#### Data provided
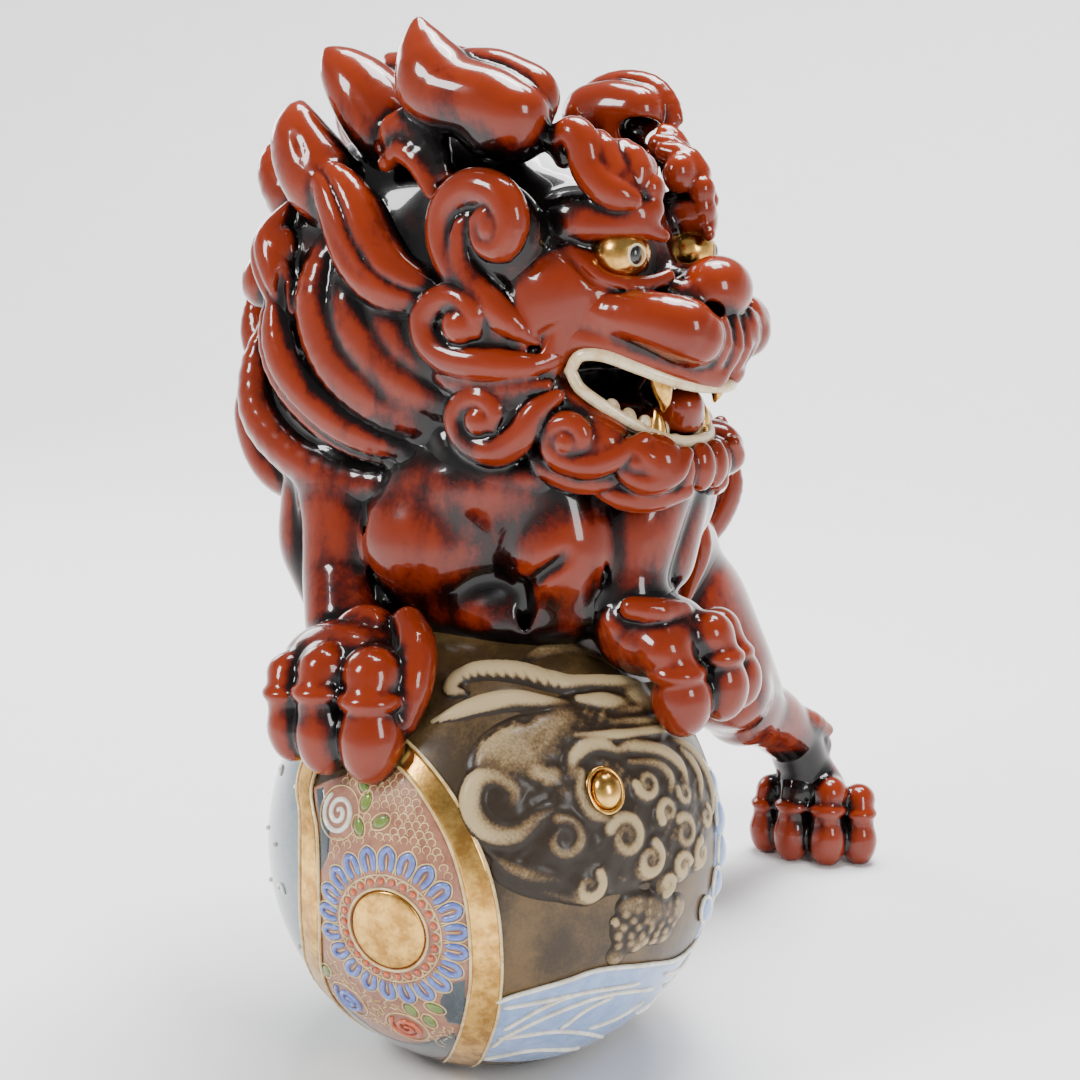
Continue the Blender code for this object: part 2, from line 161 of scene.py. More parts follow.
class Clay:
    """A block of distances to the clay's surface, negative inside, and the strokes of each piece."""

    def __init__(self, low, high, cell):
        self.cell = cell
        self.low = np.array(low, float)
        self.shape = tuple(int(n) for n in np.ceil((np.array(high) - self.low) / cell) + 1)
        self.field = np.full(self.shape, FAR, np.float32)
        self.own = {}

    def window(self, low, high, margin):
        """The slices of the block round a box, and the coordinates of their cells along each axis."""
        start = np.clip(np.floor((low - margin - self.low) / self.cell), 0, None).astype(int)
        stop = np.minimum(np.ceil((high + margin - self.low) / self.cell).astype(int) + 1, self.shape)
        where = tuple(slice(int(a), int(b)) for a, b in zip(start, stop))
        lines = [(self.low[i] + self.cell * np.arange(start[i], stop[i])).astype(np.float32) for i in range(3)]
        return where, lines[0][:, None, None], lines[1][None, :, None], lines[2][None, None, :]

    def lay(self, piece, where, distance, blend, cut=False):
        """Adds the distances to the block. A piece of None only cuts or fills without owning anything."""
        part = self.field[where]
        if cut:
            self.field[where] = -blended(-part, distance, blend)
            return
        self.field[where] = blended(part, distance, blend)
        self.own.setdefault(piece, []).append((where, distance))

    def oval(self, piece, at, radii, blend=3.0, turn=(0, 0, 0), place=BODY, cut=False):
        """An ellipsoid: with q = p/r and s = p/r2, the distance is |q|(|q| - 1)/|s|."""
        self.loft(piece, [(at, radii), (at, radii)], blend, turn, place, cut, 1)

    def loft(self, piece, ovals, blend=3.0, turn=(0, 0, 0), place=BODY, cut=False, steps=10):
        """Ellipsoids that change evenly from each of the given ones to the next, run together."""
        radii = np.array([np.broadcast_to(np.array(r, float), 3) for _, r in ovals])
        centres = place.point([at for at, _ in ovals])
        axes = place.axes(turn)
        reach = np.sqrt(((axes[None] * radii[:, None, :]) ** 2).sum(2))
        where, x, y, z = self.window((centres - reach).min(0), (centres + reach).max(0), blend + 2 * self.cell)
        total = None
        count = max(1, steps * (len(ovals) - 1))
        for i in range(count):
            t = i / max(1, count - 1) * (len(ovals) - 1)
            k = min(int(t), len(ovals) - 2)
            t -= k
            c = centres[k] * (1 - t) + centres[k + 1] * t
            r = radii[k] * (1 - t) + radii[k + 1] * t
            q2 = s2 = 0
            for j in range(3):
                u = along_way(x - np.float32(c[0]), y - np.float32(c[1]), z - np.float32(c[2]), axes[:, j])
                u = (u / np.float32(r[j])) ** 2
                q2 = q2 + u
                s2 = s2 + u / np.float32(r[j] ** 2)
            q = np.sqrt(q2)
            d = q * (q - 1) / np.sqrt(s2 + np.float32(TINY))
            total = d if total is None else blended(total, d, OVAL_JOIN)
        self.lay(piece, where, total, blend, cut)

    def rope(self, piece, points, radii, blend=2.0, place=BODY, cut=False, flat=1.0, out=None, ridges=0, groove=0.0,
             steps=None):
        """A rope along a curve: each short length is a capsule. With flat under 1 its thickness along the outward
        direction is that share of its width, and ridges along it are cut by a cusped wave of that depth."""
        p = place.point(points)
        r = np.interp(np.linspace(0, 1, len(p)), np.linspace(0, 1, len(radii)), radii)
        length = np.linalg.norm(np.diff(p, axis=0), axis=1).sum()
        count = steps or int(np.clip(length / 3.0, 5, 26))
        line = spline(np.column_stack([p, r]), count)
        p, r = line[:, :3], np.maximum(line[:, 3], THINNEST)
        reach = blend + 2 * self.cell
        where, x, y, z = self.window(p.min(0) - r.max(), p.max(0) + r.max(), reach)
        total = np.full((x.size, y.size, z.size), FAR, np.float32)
        start = [s.start for s in where]
        away = None if out is None else place.point([out])[0]
        for a, b, ra, rb in zip(p[:-1], p[1:], r[:-1], r[1:]):
            big = max(ra, rb)
            part, u, v, w = self.window(np.minimum(a, b) - big, np.maximum(a, b) + big, reach)
            inner = tuple(slice(s.start - o, s.stop - o) for s, o in zip(part, start))
            step = b - a
            size = float(np.linalg.norm(step)) or 1e-6
            e = step / size
            u, v, w = u - np.float32(a[0]), v - np.float32(a[1]), w - np.float32(a[2])
            along = along_way(u, v, w, e)
            t = np.clip(along / np.float32(size), 0, 1)
            rad = np.float32(ra) + t * np.float32(rb - ra)
            over = along - t * np.float32(size)
            if away is None:
                across = np.maximum(u * u + v * v + w * w - along * along, 0)
                d = np.sqrt(across + over * over) - rad
            else:
                n = (a + b) / 2 - away
                n = n - e * (n @ e)
                n = n / np.linalg.norm(n)
                side, lift = along_way(u, v, w, np.cross(e, n)), along_way(u, v, w, n)
                thin = rad * np.float32(flat)
                q2 = (side / rad) ** 2 + (lift / thin) ** 2 + (over / thin) ** 2
                s2 = (side / rad**2) ** 2 + (lift / thin**2) ** 2 + (over / thin**2) ** 2
                q = np.sqrt(q2)
                d = q * (q - 1) / np.sqrt(s2 + np.float32(TINY))
                if ridges:
                    wave = 1 - np.abs(np.sin((side / rad + 1) * np.float32(math.pi * ridges / 2)))
                    d = d + np.float32(groove) * wave * wave
            total[inner] = np.minimum(total[inner], d) if away is None else blended(total[inner], d, ROPE_JOIN)
        self.lay(piece, where, total, blend, cut)

    def curl(self, piece, at, out, size, thick, turns=1.4, start=0.0, hand=1, blend=1.6, place=BODY):
        """A snail curl: a rope that winds inwards on a spiral r = R(1 - t), facing outwards, over a low dome."""
        out, e1, e2 = facing(out)
        steps = int(14 * turns)
        t = np.linspace(0, 1, steps + 1)
        angle = math.radians(start) + hand * 2 * math.pi * turns * t
        r = (size - thick) * (1 - t) ** 0.8 + 0.3
        points = np.array(at) + np.outer(r * np.cos(angle), e1) + np.outer(r * np.sin(angle), e2)
        points = points + np.outer(thick * 0.8 * t, out)
        flat = Place(place.point([at])[0], place.turn @ np.diag(place.mirror) @ np.column_stack([e1, e2, out]))
        self.oval(piece, (0, 0, -thick * 0.55), np.array([0.96, 0.96, 0.75]) * size, blend, place=flat)
        self.rope(piece, points, thick * (1 - 0.45 * t), blend * 0.6, place, steps=steps + 1)

    def groove(self, points, radii, blend=1.2, place=BODY):
        """A rope that is taken out of the clay instead of laid on it."""
        self.rope(None, points, radii, blend, place, cut=True)

    def whole(self, piece):
        """The piece's own distances, over the window of all its strokes."""
        strokes = self.own[piece]
        start = np.min([[s.start for s in w] for w, _ in strokes], 0)
        stop = np.max([[s.stop for s in w] for w, _ in strokes], 0)
        block = np.full(tuple(stop - start), FAR, np.float32)
        for where, d in strokes:
            inner = tuple(slice(s.start - o, s.stop - o) for s, o in zip(where, start))
            block[inner] = np.minimum(block[inner], d)
        return tuple(slice(int(a), int(b)) for a, b in zip(start, stop)), block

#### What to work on
From the first line of the data through the line with "block of distances", quote each line exactly and add nothing else.

#### Exercise output
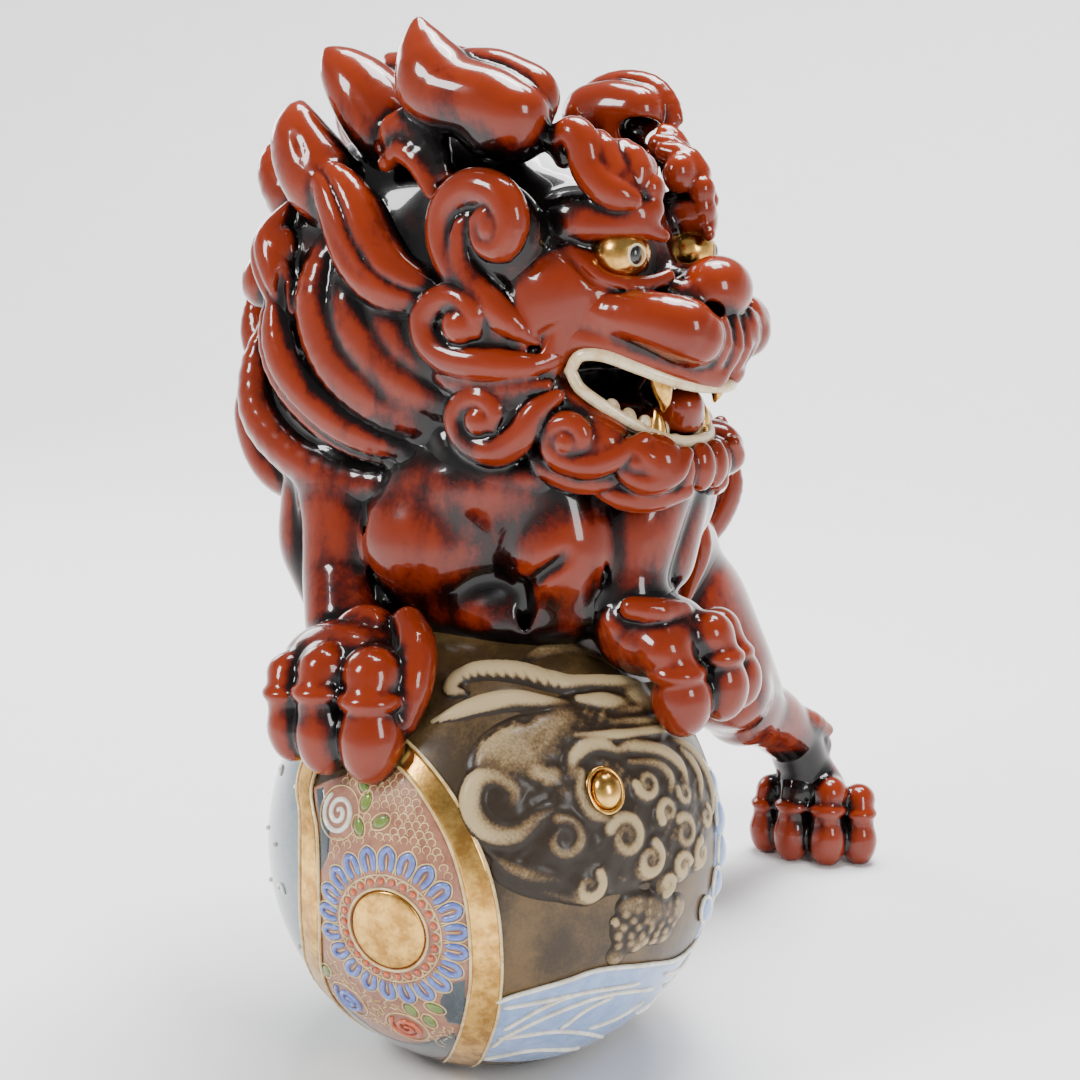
Continue the Blender code for this object: part 2, from line 161 of scene.py. More parts follow.
class Clay:
    """A block of distances to the clay's surface, negative inside, and the strokes of each piece."""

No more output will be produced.